The court rejected Madigan's legal team's central argument that prosecutors never proved a quid pro quo agreement. Defense attorney Amy Saharia told the appellate judges that despite "hundreds of hours of wiretapped phone calls, hundreds of other pieces of evidence and testimony from dozens of witnesses, prosecutors never produced evidence of a quid pro quo agreement."

The panel did not buy it. "There did not have to be an agreement signed at a sit-down meeting," Scudder wrote. "But there did not have to be."

Madigan's conviction rested on two main schemes. The first involved Commonwealth Edison paying five of Madigan's political allies a total of $1.3 million over eight years for contracts they did little or no work on, while also paying $1.8 million to the law firm of longtime Madigan associate Victor Reyes.

The second involved then-Chicago Ald. Danny Solis, who was secretly working as an FBI informant. Madigan agreed to help get Solis appointed to a state board in exchange for Solis bringing business to Madigan's private property tax appeals firm.

Solis never ended up getting appointed to the board, but the appeals court said that did not matter because prosecutors presented evidence that Madigan "did indeed plan to make the recommendation."

"The jury could reasonably infer from this mountain of evidence that Madigan conspired to receive bribes," the ruling said. "The jury received overwhelming circumstantial evidence that Madigan agreed to help ComEd at a price in 2011 and then stayed the course through early 2019."

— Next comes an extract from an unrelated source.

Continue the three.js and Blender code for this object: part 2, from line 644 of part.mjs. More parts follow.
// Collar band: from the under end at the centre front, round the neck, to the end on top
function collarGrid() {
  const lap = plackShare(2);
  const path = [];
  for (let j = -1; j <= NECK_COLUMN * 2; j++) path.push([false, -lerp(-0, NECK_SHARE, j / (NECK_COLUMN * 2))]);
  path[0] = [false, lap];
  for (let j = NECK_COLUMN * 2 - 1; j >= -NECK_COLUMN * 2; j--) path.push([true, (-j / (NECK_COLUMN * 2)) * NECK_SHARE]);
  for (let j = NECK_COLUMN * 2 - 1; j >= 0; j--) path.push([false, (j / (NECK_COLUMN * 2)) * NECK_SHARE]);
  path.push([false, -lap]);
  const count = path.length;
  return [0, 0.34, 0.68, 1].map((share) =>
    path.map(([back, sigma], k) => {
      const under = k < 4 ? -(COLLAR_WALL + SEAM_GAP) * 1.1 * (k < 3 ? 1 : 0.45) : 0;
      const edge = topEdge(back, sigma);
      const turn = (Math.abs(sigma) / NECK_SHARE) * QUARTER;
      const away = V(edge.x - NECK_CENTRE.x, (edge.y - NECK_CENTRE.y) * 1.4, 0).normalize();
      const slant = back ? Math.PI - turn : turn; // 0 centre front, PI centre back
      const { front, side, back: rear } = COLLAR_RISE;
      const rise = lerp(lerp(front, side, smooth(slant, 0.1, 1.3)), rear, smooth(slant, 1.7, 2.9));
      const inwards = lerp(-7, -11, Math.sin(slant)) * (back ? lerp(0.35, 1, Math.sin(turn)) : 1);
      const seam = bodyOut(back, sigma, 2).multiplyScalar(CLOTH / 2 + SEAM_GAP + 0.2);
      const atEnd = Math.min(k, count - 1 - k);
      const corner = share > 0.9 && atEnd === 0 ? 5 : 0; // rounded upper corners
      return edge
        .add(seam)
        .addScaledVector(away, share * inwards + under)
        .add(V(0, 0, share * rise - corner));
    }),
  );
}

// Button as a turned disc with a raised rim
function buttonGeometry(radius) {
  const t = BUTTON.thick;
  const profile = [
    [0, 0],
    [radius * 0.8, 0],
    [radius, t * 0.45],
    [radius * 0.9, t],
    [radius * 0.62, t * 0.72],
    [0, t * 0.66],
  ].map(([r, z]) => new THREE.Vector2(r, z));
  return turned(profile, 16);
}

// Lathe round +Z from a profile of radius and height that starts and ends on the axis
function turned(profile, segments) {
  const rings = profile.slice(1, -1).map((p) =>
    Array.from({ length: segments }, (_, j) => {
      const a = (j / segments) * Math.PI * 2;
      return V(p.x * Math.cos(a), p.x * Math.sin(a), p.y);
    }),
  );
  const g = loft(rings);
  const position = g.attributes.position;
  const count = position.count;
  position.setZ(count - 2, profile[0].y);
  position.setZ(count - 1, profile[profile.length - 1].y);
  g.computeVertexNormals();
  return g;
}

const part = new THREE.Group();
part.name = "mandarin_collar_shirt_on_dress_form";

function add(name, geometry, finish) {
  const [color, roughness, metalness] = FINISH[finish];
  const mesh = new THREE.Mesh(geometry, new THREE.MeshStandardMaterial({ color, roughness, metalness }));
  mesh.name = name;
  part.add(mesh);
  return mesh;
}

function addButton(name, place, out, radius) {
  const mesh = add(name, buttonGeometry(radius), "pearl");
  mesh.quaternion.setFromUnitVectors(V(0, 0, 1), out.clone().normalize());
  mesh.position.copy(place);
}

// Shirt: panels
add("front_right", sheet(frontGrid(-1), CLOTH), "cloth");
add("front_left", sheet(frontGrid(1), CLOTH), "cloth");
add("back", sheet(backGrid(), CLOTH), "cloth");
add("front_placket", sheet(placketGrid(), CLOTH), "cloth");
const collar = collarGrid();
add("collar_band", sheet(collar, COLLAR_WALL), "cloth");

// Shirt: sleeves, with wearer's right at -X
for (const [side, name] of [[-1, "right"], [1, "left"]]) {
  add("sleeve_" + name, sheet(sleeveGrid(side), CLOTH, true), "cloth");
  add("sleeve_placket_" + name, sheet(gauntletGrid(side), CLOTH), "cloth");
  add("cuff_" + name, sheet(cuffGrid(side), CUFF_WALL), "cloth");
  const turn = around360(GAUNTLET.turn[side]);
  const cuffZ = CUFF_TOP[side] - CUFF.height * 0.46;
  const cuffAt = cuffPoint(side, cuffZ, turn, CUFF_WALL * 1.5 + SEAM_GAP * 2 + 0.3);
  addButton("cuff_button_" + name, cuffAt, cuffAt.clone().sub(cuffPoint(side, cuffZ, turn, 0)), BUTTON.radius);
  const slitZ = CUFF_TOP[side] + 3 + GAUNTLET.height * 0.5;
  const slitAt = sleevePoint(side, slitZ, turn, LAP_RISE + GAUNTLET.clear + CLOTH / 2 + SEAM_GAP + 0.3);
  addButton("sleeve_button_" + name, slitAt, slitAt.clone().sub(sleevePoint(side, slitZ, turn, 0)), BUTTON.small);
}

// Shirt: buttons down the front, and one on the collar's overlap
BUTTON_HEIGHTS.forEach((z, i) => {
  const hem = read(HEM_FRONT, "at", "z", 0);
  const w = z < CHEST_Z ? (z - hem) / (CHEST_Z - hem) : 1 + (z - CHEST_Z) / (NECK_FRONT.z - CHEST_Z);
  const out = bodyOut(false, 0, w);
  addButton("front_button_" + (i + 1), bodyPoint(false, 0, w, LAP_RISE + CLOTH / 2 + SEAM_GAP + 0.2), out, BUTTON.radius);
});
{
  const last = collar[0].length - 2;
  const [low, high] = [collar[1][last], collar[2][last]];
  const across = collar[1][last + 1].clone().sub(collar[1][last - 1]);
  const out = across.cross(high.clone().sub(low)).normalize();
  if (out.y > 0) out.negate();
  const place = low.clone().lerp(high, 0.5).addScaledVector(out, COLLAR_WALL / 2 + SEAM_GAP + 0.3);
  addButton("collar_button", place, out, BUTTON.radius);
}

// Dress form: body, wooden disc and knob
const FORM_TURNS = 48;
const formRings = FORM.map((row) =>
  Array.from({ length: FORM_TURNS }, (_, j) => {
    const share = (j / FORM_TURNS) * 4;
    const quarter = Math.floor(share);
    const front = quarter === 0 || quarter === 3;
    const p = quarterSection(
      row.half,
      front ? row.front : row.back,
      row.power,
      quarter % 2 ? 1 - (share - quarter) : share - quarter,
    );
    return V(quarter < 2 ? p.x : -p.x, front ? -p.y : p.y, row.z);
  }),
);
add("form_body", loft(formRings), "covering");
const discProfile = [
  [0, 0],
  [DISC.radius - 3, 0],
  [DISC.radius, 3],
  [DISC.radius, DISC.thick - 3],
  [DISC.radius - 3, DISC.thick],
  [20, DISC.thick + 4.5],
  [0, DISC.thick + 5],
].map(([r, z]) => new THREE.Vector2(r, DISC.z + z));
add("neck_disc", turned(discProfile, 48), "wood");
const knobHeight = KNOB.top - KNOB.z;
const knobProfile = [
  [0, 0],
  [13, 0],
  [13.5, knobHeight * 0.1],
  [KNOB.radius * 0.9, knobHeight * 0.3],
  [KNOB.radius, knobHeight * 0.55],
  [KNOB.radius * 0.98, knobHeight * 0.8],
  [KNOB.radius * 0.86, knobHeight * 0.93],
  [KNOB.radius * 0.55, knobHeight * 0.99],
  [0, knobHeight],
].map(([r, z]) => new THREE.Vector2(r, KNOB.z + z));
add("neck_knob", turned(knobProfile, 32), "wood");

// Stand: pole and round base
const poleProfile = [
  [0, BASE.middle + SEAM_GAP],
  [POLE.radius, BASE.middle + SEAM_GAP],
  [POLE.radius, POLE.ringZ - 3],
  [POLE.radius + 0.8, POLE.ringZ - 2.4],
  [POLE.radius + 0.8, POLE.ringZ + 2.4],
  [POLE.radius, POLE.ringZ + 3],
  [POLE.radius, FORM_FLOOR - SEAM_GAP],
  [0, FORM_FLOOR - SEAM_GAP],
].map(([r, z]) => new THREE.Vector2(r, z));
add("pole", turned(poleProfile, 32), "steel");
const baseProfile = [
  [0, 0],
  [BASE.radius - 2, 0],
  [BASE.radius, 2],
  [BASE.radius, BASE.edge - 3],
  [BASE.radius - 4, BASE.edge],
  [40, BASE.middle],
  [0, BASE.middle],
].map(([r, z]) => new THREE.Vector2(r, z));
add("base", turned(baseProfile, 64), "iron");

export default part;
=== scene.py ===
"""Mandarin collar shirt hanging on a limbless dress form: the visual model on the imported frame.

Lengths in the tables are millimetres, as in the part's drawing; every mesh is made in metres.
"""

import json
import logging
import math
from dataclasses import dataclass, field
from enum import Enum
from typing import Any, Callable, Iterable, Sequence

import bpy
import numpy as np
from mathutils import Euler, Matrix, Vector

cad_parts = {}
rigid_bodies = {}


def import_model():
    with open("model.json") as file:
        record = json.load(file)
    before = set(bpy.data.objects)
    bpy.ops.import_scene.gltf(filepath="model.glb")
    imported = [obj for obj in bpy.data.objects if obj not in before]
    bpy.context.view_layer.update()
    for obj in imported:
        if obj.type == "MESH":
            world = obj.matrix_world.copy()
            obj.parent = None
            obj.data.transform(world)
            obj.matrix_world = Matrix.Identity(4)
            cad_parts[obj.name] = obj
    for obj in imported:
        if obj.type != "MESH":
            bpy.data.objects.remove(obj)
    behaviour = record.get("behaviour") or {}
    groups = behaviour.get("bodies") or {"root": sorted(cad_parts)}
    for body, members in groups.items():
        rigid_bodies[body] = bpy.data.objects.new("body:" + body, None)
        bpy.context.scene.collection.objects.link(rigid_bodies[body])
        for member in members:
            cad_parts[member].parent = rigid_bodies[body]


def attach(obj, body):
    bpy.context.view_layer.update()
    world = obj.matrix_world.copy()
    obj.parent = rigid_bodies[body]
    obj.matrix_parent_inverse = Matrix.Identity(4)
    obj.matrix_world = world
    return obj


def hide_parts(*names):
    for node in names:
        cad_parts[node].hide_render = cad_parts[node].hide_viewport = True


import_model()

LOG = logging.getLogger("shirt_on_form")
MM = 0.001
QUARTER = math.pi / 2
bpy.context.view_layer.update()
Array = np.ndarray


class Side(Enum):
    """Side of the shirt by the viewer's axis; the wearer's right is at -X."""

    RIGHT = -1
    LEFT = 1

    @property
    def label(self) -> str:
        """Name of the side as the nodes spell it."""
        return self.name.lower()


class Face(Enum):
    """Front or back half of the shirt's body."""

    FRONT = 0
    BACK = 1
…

The court's ruling comes just 16 days after a different 7th Circuit panel freed former ComEd CEO Anne Pramaggiore and lobbyist Michael McClain from prison on April 14. Pramaggiore and McClain were convicted in 2023 but faced different legal issues after the U.S. Supreme Court limited the reach of a bribery law in 2024.

U.S. Attorney Andrew Boutros issued a statement Monday calling the appeals court ruling "a significant opinion affirming our work."

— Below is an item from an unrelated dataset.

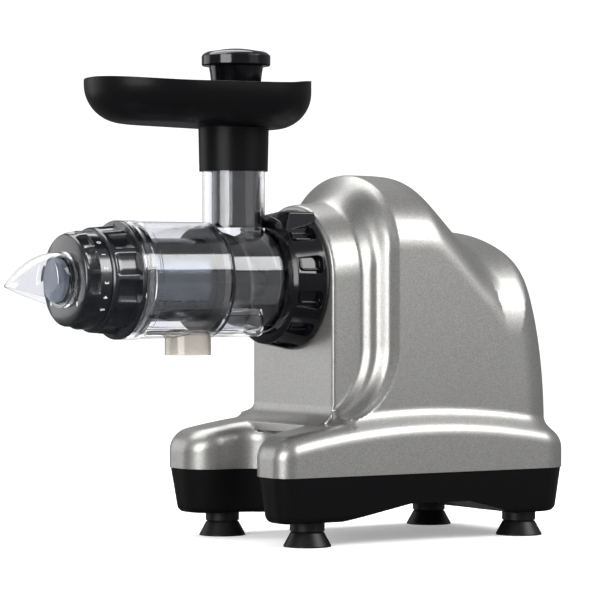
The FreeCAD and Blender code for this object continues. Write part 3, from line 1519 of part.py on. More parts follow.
def rocker(rear):
    """Rocker with two slanting faces, turning about a pin across the switch."""
    pivot_x = rear - 4.0
    reach = switch_half_height - loose_gap
    half = switch_half_width - loose_gap
    drum = Part.makeCylinder(reach, 2 * half, Vector(pivot_x, -half, switch_z), Y_AXIS)
    slope = math.tan(math.radians(rocker_turn))
    tip = rear + switch_rim_thickness + 3.4
    points = [Vector(pivot_x - 5, -half - 1, switch_z - reach - 1),
              Vector(tip, -half - 1, switch_z - reach - 1),
              Vector(tip - slope * reach, -half - 1, switch_z),
              Vector(tip, -half - 1, switch_z + reach + 1),
              Vector(pivot_x - 5, -half - 1, switch_z + reach + 1)]
    points.append(points[0])
    cutter = Part.Face(Part.makePolygon(points)).extrude(Vector(0, 2 * half + 2, 0))
    return solid_of(drum.common(cutter))


def make_inlet():
    rear = plan_rear_x
    rim = block(rear + seat_gap, rear + seat_gap + inlet_rim_thickness,
                -inlet_half_width - inlet_rim, inlet_half_width + inlet_rim,
                inlet_z - inlet_half_height - inlet_rim, inlet_z + inlet_half_height + inlet_rim)
    box = block(rear - inlet_depth, rear + seat_gap + 1, -inlet_half_width, inlet_half_width,
                inlet_z - inlet_half_height, inlet_z + inlet_half_height)
    face = rear + seat_gap + inlet_rim_thickness
    cavity = block(face - inlet_cavity_depth, face + 1, -inlet_cavity_half_width,
                   inlet_cavity_half_width, inlet_z - inlet_cavity_half_height,
                   inlet_z + inlet_cavity_half_height)
    holes = []
    pins = []
    for y, dz in ((-pin_spacing, -pin_rise), (0, pin_rise), (pin_spacing, -pin_rise)):
        z = inlet_z + dz
        slim = seat_gap / 2
        holes.append(block(rear - inlet_depth - 1, face, y - pin_width / 2 - slim,
                           y + pin_width / 2 + slim, z - pin_height / 2 - slim,
                           z + pin_height / 2 + slim))
        pins.append(block(rear - inlet_depth - 5, face - inlet_cavity_depth + pin_length,
                          y - pin_width / 2, y + pin_width / 2, z - pin_height / 2,
                          z + pin_height / 2))
    add("mains_inlet", solid_of(rim.fuse(box).cut([cavity] + holes).removeSplitter()))
    add("inlet_pins", Part.makeCompound(pins))


# All pieces

def build_all():
    add("base_pan", make_base_pan())
    add("upper_housing", make_upper_housing())
    for name, place in foot_places().items():
        add(name, make_foot(place[0], place[1]))
    add("base_screws", make_base_screws())
    add("bayonet_collar", make_bayonet_collar())
    add("collar_screws", make_collar_screws())
    add("lock_ring", make_lock_ring())
    add("drum_body", make_drum_body())
    add("drum_seal", make_drum_seal())
    add("juice_outlet", make_juice_outlet())
    add("juicing_screen", make_juicing_screen())
    add("screen_ring", make_screen_ring())
    add("auger", make_auger())
    add("auger_drive_insert", make_auger_insert())
    add("end_cap", make_end_cap())
    add("cap_seal", make_cap_seal())
    add("pressure_dial", make_pressure_dial())
    add("pulp_plug", make_pulp_plug())
    add("pulp_spout", make_pulp_spout())
    add("hopper_tray", make_hopper_tray())
    add("pusher_body", make_pusher_body())
    add("pusher_knob", make_pusher_knob())
    make_gearbox()
    make_gear_train()
    make_motor()
    make_rotor()
    add("motor_mount", make_motor_mount())
    make_capacitor()
    make_switch()
    make_inlet()


def export_all():
    """Move the machine so that the origin is under its middle, and write each piece."""
    front = spout_ring_rear_x - (spout_ring_rear_x - spout_tip_x) * spout_tip_share
    rear = plan_rear_x + seat_gap + inlet_rim_thickness
    shift = Vector(-(front + rear) / 2, 0, 0)
    os.makedirs("parts", exist_ok=True)
    for name, shape in pieces.items():
        shape.translate(shift)
        shape.exportStep("parts/" + name + ".step")
        volume = sum(s.Volume for s in shape.Solids)
        print(name, "solids", len(shape.Solids), "valid", shape.isValid(), "volume", round(volume))
    print("shift along X", round(shift.x, 3))


build_all()
export_all()
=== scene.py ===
import json
import math

import bpy
import numpy as np
from mathutils import Euler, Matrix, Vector


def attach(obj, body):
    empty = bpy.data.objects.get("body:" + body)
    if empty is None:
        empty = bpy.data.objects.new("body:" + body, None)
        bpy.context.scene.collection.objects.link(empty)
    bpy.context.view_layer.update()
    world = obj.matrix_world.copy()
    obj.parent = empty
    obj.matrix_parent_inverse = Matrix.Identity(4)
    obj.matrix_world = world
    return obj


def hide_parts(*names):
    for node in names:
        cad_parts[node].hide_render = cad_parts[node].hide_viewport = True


# Cold press juicer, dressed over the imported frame. Metres, +Z up, the auger axis runs along X.

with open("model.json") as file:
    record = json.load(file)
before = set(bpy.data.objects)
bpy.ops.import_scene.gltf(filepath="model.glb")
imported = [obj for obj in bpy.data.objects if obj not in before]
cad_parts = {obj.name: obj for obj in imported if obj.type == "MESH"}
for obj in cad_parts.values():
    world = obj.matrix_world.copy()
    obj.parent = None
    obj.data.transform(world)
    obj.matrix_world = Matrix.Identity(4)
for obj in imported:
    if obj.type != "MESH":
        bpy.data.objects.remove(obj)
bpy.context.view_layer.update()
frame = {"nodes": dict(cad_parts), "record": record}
print("frame loaded,", len(frame["nodes"]), "nodes")

# how the drawing's millimetre stations sit in the frame
drawing = {"shiftX": 94.3205, "axisZ": 205.6, "unit": 0.001}


def inFrame(points):
    moved = np.array(points, float).reshape(-1, 3)
    moved[:, 0] += drawing["shiftX"]
    return moved * drawing["unit"]


# the camera stands where the photograph was taken from
view = {"place": (-1.30531, -2.07021, 0.21422), "azimuth": -32.756, "pitch": 0.577, "lens": 186.0,
        "sensor": 36.0, "near": 0.05, "far": 60.0}


def makeCamera():
    lens = bpy.data.cameras.new("camera")
    lens.lens = view["lens"]
    lens.sensor_width = view["sensor"]
    lens.clip_start = view["near"]
    lens.clip_end = view["far"]
    cam = bpy.data.objects.new("camera", lens)
    bpy.context.scene.collection.objects.link(cam)
    cam.location = view["place"]
    cam.rotation_euler = Euler((math.radians(90 - view["pitch"]), 0, math.radians(view["azimuth"])), "XYZ")
    bpy.context.scene.camera = cam
    bpy.context.scene.view_settings.view_transform = "Standard"


makeCamera()
print("camera placed")


# nodes of both kinds of tree: each input is linked to the socket, or set to the plain value, given for it
def addNode(tree, kind, values=None, **settings):
    node = tree.nodes.new(kind)
    for key, value in settings.items():
        setattr(node, key, value)
    for key, value in (values or {}).items():
        if isinstance(value, bpy.types.NodeSocket):
            tree.links.new(value, node.inputs[key])
        else:
            node.inputs[key].default_value = value
    return node


def mathNode(tree, operation, a, b=0.0, c=0.0, clamp=False):
    values = {0: a, 1: b, 2: c}
    return addNode(tree, "ShaderNodeMath", values, operation=operation, use_clamp=clamp).outputs[0]


def mixColors(tree, share, first, second):
    # a mix node takes its two colours on inputs 6 and 7 and gives the mixed one on output 2
    return addNode(tree, "ShaderNodeMix", {0: share, 6: first, 7: second}, data_type="RGBA").outputs[2]


# shader groups shared by the finishes, and how fine and how strong their noises are
texture = {"grainDetail": 3.0, "pitShare": 0.5, "glossDetail": 5.0, "glossRoughness": 0.62, "middle": 0.5,
           "dustDetail": 6.0, "dustPower": 3.0}


def newGroup(name, inputs, outputs):
    group = bpy.data.node_groups.new(name, "ShaderNodeTree")
    for label, kind in {"Vector": "NodeSocketVector", "Scale": "NodeSocketFloat", **inputs}.items():
        group.interface.new_socket(label, in_out="INPUT", socket_type=kind)
    for label, kind in outputs.items():
        group.interface.new_socket(label, in_out="OUTPUT", socket_type=kind)
    return group, group.nodes.new("NodeGroupInput"), group.nodes.new("NodeGroupOutput")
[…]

"It was the grit and determination of our team of prosecutors and law enforcement agents, led by our former Public Corruption Chief, Amarjeet S. Bhachu, that sent a resounding message heard throughout the state that criminal conduct by our public officials — especially those in top leadership — will never be accepted by the Chicago U.S. Attorney's Office," Boutros said.

Madigan, who turned 84 last week, has until early 2032 to serve out his sentence unless he successfully petitions the U.S. Supreme Court or receives a pardon or commutation from the White House. His legal team has not immediately commented on whether they will appeal to the Supreme Court.

The contrast between Madigan's case and the ComEd Four case highlights the different legal paths prosecutors took and how Supreme Court rulings have shaped these cases over time.